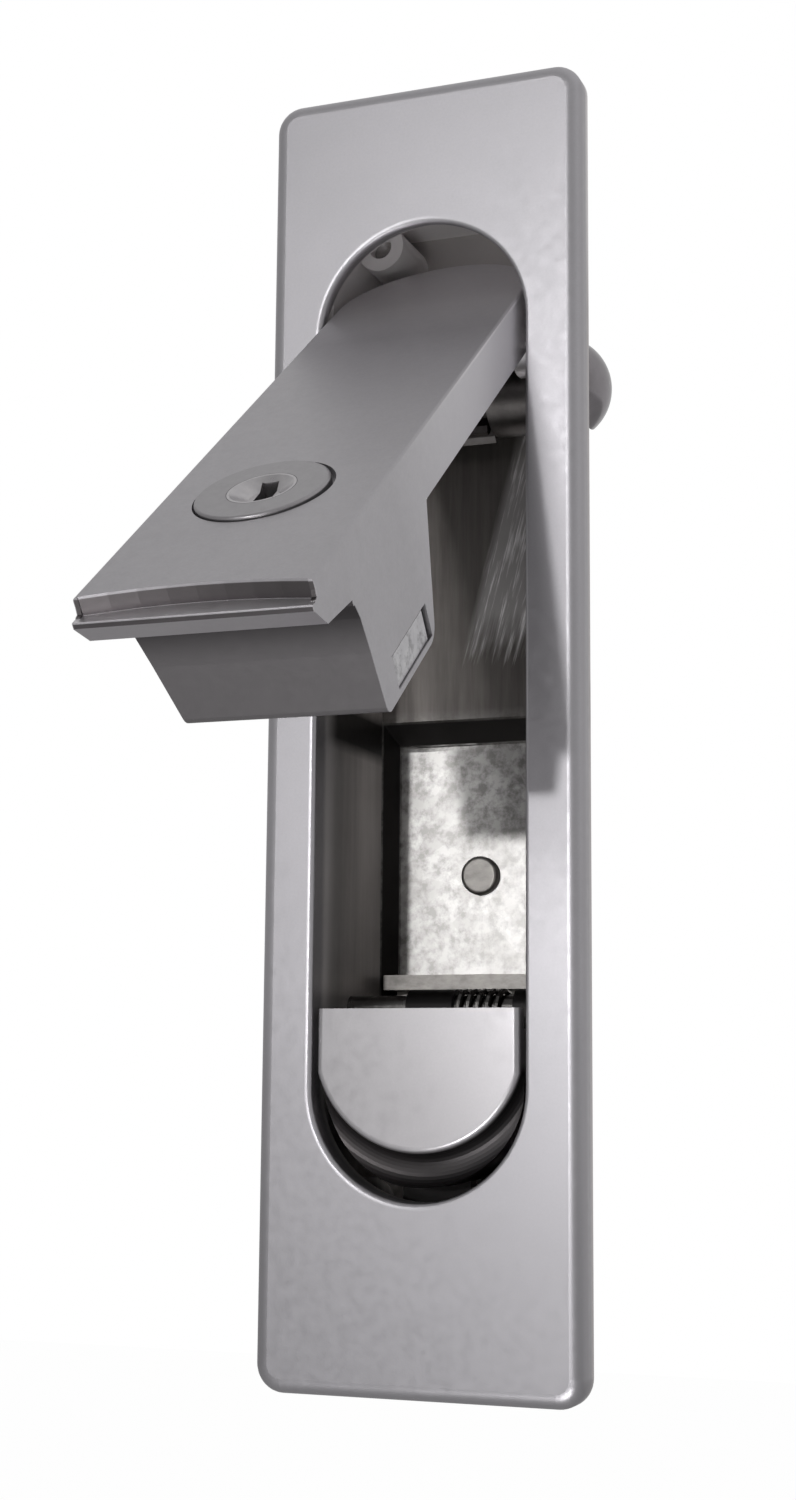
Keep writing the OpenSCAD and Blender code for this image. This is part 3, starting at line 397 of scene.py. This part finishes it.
...
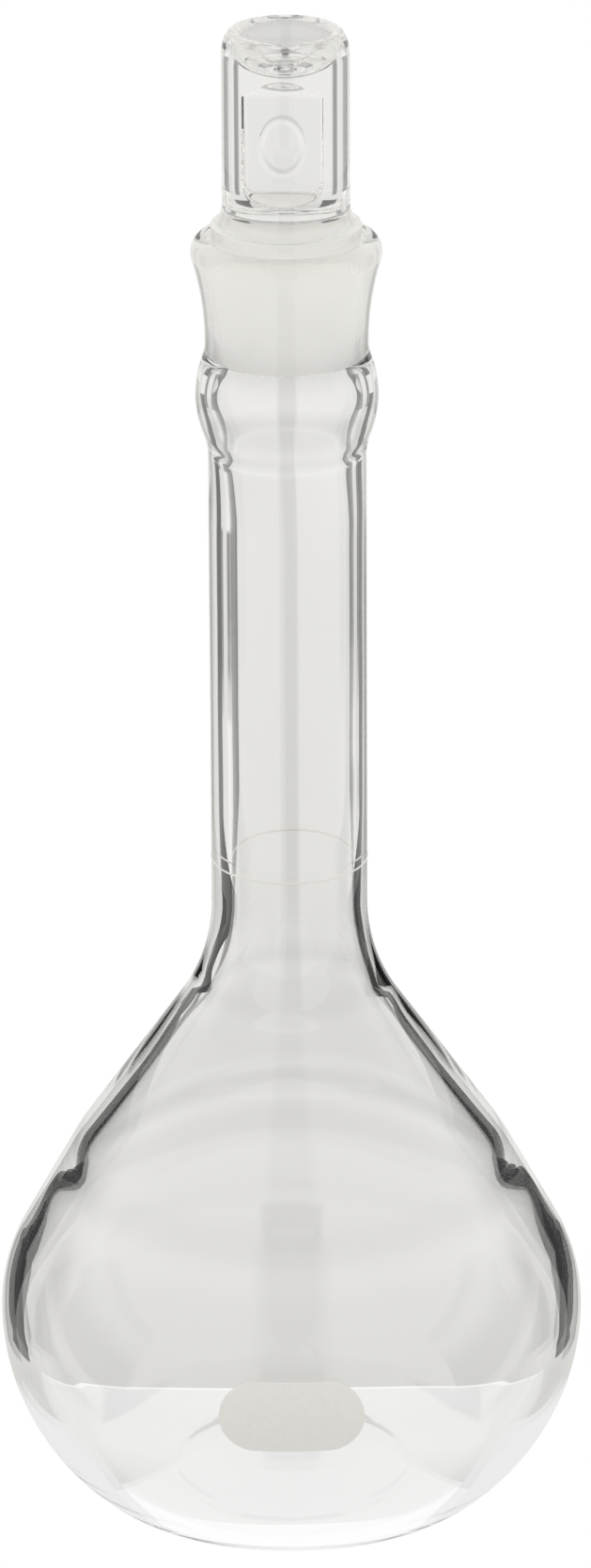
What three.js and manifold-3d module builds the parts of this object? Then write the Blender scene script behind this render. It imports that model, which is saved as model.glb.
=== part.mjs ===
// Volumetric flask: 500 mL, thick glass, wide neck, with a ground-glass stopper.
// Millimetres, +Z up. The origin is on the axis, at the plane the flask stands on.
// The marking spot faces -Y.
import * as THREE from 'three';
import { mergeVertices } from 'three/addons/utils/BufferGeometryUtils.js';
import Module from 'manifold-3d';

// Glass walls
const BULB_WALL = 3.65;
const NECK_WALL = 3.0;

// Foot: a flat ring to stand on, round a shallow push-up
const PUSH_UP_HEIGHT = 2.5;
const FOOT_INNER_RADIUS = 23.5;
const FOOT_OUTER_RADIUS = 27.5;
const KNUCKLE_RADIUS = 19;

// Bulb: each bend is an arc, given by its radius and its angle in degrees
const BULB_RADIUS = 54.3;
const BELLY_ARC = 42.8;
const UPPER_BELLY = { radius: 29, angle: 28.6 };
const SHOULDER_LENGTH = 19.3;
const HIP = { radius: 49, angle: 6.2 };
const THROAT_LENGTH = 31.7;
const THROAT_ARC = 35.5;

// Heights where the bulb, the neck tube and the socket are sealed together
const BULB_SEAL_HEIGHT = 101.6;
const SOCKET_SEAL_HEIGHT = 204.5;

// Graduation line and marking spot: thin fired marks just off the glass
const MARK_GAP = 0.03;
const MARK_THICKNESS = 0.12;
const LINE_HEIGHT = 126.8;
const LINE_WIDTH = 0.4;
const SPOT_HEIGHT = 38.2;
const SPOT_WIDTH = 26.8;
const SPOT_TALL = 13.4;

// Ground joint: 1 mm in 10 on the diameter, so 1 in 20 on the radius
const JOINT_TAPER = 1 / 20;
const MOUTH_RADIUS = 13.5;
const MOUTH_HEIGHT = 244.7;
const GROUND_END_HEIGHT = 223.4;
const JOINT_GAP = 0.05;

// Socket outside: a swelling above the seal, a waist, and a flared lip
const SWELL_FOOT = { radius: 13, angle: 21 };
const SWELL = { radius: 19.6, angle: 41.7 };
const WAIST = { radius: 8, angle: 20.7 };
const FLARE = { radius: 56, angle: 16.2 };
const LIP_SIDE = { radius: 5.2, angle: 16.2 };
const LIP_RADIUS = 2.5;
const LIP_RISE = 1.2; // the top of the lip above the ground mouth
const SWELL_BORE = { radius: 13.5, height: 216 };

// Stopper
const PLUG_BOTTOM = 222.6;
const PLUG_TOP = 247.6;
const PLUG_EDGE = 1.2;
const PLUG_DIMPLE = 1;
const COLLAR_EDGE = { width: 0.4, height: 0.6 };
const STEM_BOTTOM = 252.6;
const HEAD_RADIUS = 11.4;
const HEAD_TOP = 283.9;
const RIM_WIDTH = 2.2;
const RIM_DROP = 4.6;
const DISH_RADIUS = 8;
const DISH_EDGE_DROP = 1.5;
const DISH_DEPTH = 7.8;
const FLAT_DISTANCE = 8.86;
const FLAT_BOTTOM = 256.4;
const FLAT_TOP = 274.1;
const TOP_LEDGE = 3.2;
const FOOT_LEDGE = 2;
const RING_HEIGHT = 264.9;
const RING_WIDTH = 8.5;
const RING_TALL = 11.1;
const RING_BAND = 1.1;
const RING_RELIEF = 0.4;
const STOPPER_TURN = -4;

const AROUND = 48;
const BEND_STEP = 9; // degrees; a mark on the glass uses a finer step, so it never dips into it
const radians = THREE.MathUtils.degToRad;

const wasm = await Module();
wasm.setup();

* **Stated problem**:
Above is a listing; print exactly its lines from the one with "What three.js and" through the one with "13.5, height: 216", and no other lines.

* **Complete output**:
What three.js and manifold-3d module builds the parts of this object? Then write the Blender scene script behind this render. It imports that model, which is saved as model.glb.
=== part.mjs ===
// Volumetric flask: 500 mL, thick glass, wide neck, with a ground-glass stopper.
// Millimetres, +Z up. The origin is on the axis, at the plane the flask stands on.
// The marking spot faces -Y.
import * as THREE from 'three';
import { mergeVertices } from 'three/addons/utils/BufferGeometryUtils.js';
import Module from 'manifold-3d';

// Glass walls
const BULB_WALL = 3.65;
const NECK_WALL = 3.0;

// Foot: a flat ring to stand on, round a shallow push-up
const PUSH_UP_HEIGHT = 2.5;
const FOOT_INNER_RADIUS = 23.5;
const FOOT_OUTER_RADIUS = 27.5;
const KNUCKLE_RADIUS = 19;

// Bulb: each bend is an arc, given by its radius and its angle in degrees
const BULB_RADIUS = 54.3;
const BELLY_ARC = 42.8;
const UPPER_BELLY = { radius: 29, angle: 28.6 };
const SHOULDER_LENGTH = 19.3;
const HIP = { radius: 49, angle: 6.2 };
const THROAT_LENGTH = 31.7;
const THROAT_ARC = 35.5;

// Heights where the bulb, the neck tube and the socket are sealed together
const BULB_SEAL_HEIGHT = 101.6;
const SOCKET_SEAL_HEIGHT = 204.5;

// Graduation line and marking spot: thin fired marks just off the glass
const MARK_GAP = 0.03;
const MARK_THICKNESS = 0.12;
const LINE_HEIGHT = 126.8;
const LINE_WIDTH = 0.4;
const SPOT_HEIGHT = 38.2;
const SPOT_WIDTH = 26.8;
const SPOT_TALL = 13.4;

// Ground joint: 1 mm in 10 on the diameter, so 1 in 20 on the radius
const JOINT_TAPER = 1 / 20;
const MOUTH_RADIUS = 13.5;
const MOUTH_HEIGHT = 244.7;
const GROUND_END_HEIGHT = 223.4;
const JOINT_GAP = 0.05;

// Socket outside: a swelling above the seal, a waist, and a flared lip
const SWELL_FOOT = { radius: 13, angle: 21 };
const SWELL = { radius: 19.6, angle: 41.7 };
const WAIST = { radius: 8, angle: 20.7 };
const FLARE = { radius: 56, angle: 16.2 };
const LIP_SIDE = { radius: 5.2, angle: 16.2 };
const LIP_RADIUS = 2.5;
const LIP_RISE = 1.2; // the top of the lip above the ground mouth
const SWELL_BORE = { radius: 13.5, height: 216 };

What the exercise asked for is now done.